Também sabiam tudo que Deus havia feito para purificar e elevar a humanidade. Sabiam tudo sobre o dilúvio; sabiam que Deus — com excepção de Noé e sua família — havia afogado todos os seus filhos — tanto os jovens quanto os velhos, tanto os bebês quanto os patriarcas, tanto os homens quanto as mulheres, tanto as mães amorosas quando as crianças felizes —, pois sua misericórdia dura para sempre. Também sabiam que havia afogado todas as bestas e aves — tudo que caminha, rasteja ou voa —, pois seu amor se estende por todas as suas criaturas. Sabiam que Deus, no intuito de civilizar seus filhos, devorou alguns com terremotos, destruiu outros com tempestades de fogo, matou alguns com raios, milhões com fome, com pestilência, e sacrificou inúmeros milhares nos campos de batalha. Sabiam que era necessário crer em tais coisas e amar a Deus. Sabiam que a salvação só poderia vir através da fé e do purificante sangue de Jesus Cristo.

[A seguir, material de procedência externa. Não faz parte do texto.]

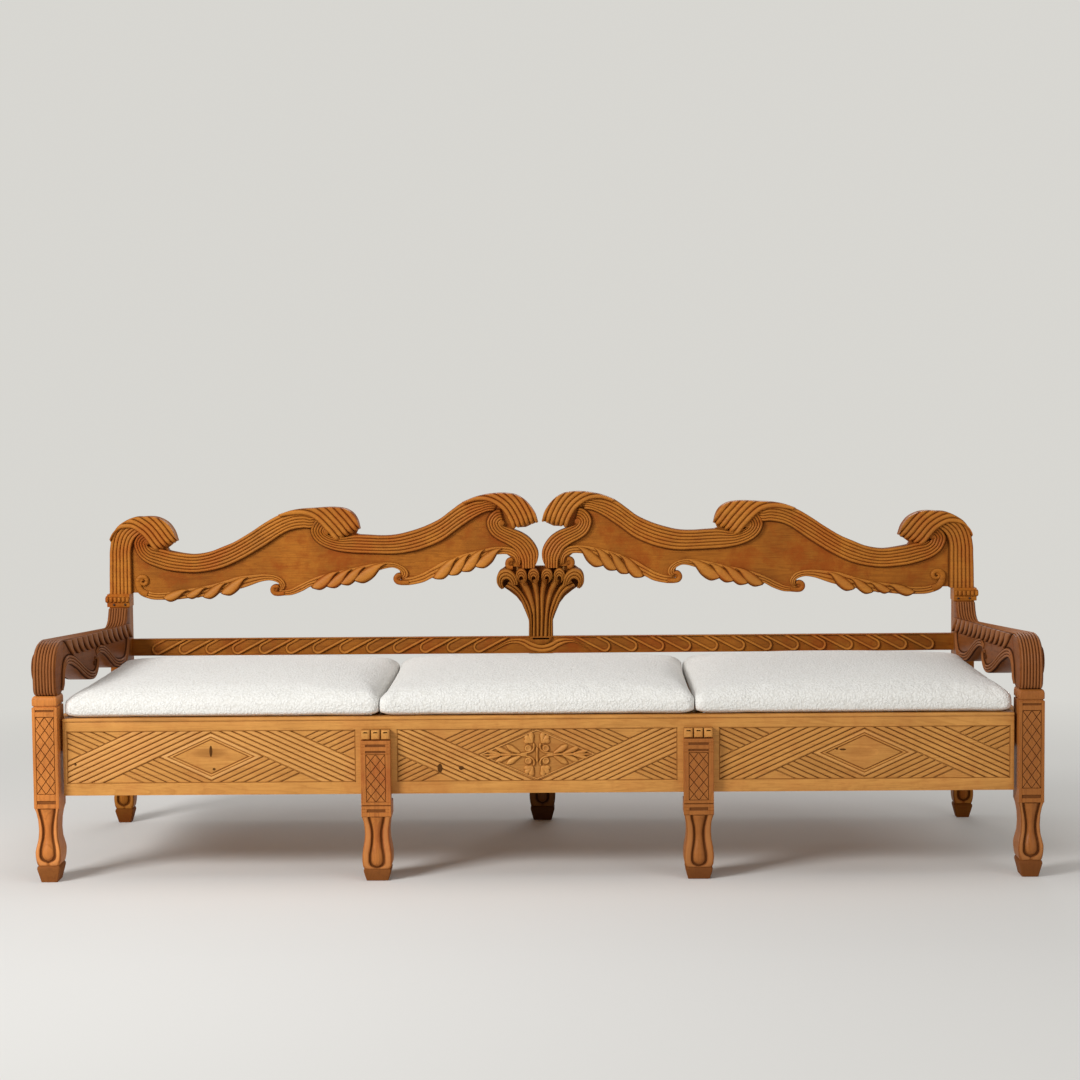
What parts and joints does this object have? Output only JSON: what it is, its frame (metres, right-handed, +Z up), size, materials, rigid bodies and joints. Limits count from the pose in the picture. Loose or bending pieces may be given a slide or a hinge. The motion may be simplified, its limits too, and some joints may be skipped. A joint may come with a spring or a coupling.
{
  "type": "pull-out bench bed",
  "caption": "Carved pine settle with scrolled arms and crested open back; its slatted seat front draws forward on its own legs to make a bed, under loose seat cushions.",
  "frame": {"origin": "on the floor, in the middle of the overall length and depth", "axes": "+X along the bench, towards the right of someone facing it, -Y towards the front where the seat pulls out, +Z up"},
  "size_m": [2.4, 0.8, 0.8882],
  "materials": {
    "honey_pine": "waxed honey-coloured pine",
    "dark_arm_wood": "dark red-brown polished wood",
    "brown_back_wood": "orange-brown waxed wood",
    "pine_plain": "unfinished aged pine",
    "iron_nail": "dark forged iron",
    "boucle_fabric": "off-white looped wool fabric"
  },
  "bodies": {
    "bench_frame": {"front_post_left": "honey_pine", "front_post_right": "honey_pine", "rear_post_left": "brown_back_wood", "rear_post_right": "brown_back_wood", "arm_left": "dark_arm_wood", "arm_right": "dark_arm_wood", "capital_left": "brown_back_wood", "capital_right": "brown_back_wood", "capital_nails": "iron_nail", "crest_left": "brown_back_wood", "crest_right": "brown_back_wood", "papyrus_splat": "brown_back_wood", "back_mid_rail": "brown_back_wood", "rear_seat_rail": "pine_plain", "centre_rear_leg": "brown_back_wood", "rear_slat_ledger": "pine_plain", "side_rail_left": "pine_plain", "side_rail_right": "pine_plain", "front_bearer": "pine_plain", "centre_bearer": "pine_plain", "fixed_slats": "pine_plain", "fixed_slat_nails": "iron_nail", "tenon_pegs": "pine_plain", "arm_dowels": "pine_plain", "crest_dowels": "pine_plain"},
    "pull_out_front": {"front_plank": "honey_pine", "seat_edge_strip": "honey_pine", "mid_leg_left": "honey_pine", "mid_leg_right": "honey_pine", "leg_head_blocks_left": "honey_pine", "leg_head_blocks_right": "honey_pine", "slat_ledger": "pine_plain", "slat_tail_bar": "pine_plain", "pull_out_slats": "pine_plain", "pull_out_slat_nails": "iron_nail"},
    "left_cushion": {"cushion_left": "boucle_fabric"},
    "centre_cushion": {"cushion_centre": "boucle_fabric"},
    "right_cushion": {"cushion_right": "boucle_fabric"}
  },
  "joints": [
    {"name": "pull_out_slide", "type": "slide", "parent": "bench_frame", "child": "pull_out_front", "axis": [0, -1, 0], "range_m": [0, 0.54]},
    {"name": "left_cushion_slide", "type": "slide", "parent": "bench_frame", "child": "left_cushion", "axis": [0, -1, 0], "range_m": [0, 0.54]},
    {"name": "centre_cushion_slide", "type": "slide", "parent": "bench_frame", "child": "centre_cushion", "axis": [0, -1, 0], "range_m": [0, 0.54]},
    {"name": "right_cushion_slide", "type": "slide", "parent": "bench_frame", "child": "right_cushion", "axis": [0, -1, 0], "range_m": [0, 0.54]}
  ]
}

Todos que duvidassem ou contestassem estariam perdidos. Viver uma vida moral e honesta — honrar seus contratos, cuidar de sua esposa e filhos, construir um lar feliz, ser um bom cidadão, um patriota, um homem justo e reflexivo — era simplesmente um modo respeitável de ser condenado ao inferno.

Deus não recompensava os homens pela sua honestidade, sua generosidade, sua coragem, mas simplesmente pela sua fé. Sem fé, todas as chamadas virtudes convertiam-se em pecado. Todos os homens que praticassem tais virtudes sem fé mereciam sofrer o suplício eterno.

Todas essas coisas confortantes e racionais eram ensinadas pelos ministros em seus púlpitos, pelos professores em aulas dominicais e pelos pais em casa. As crianças eram vítimas — eram atacadas em seus próprios berços, nos braços de suas mães. Os professores travavam sua guerra contra o sentido natural das crianças, e todos os livros que liam eram repletos das mesmas verdades impossíveis. As pobres crianças estavam indefesas. A atmosfera que respiravam estava saturada de mentiras — mentiras que se tornaram parte delas.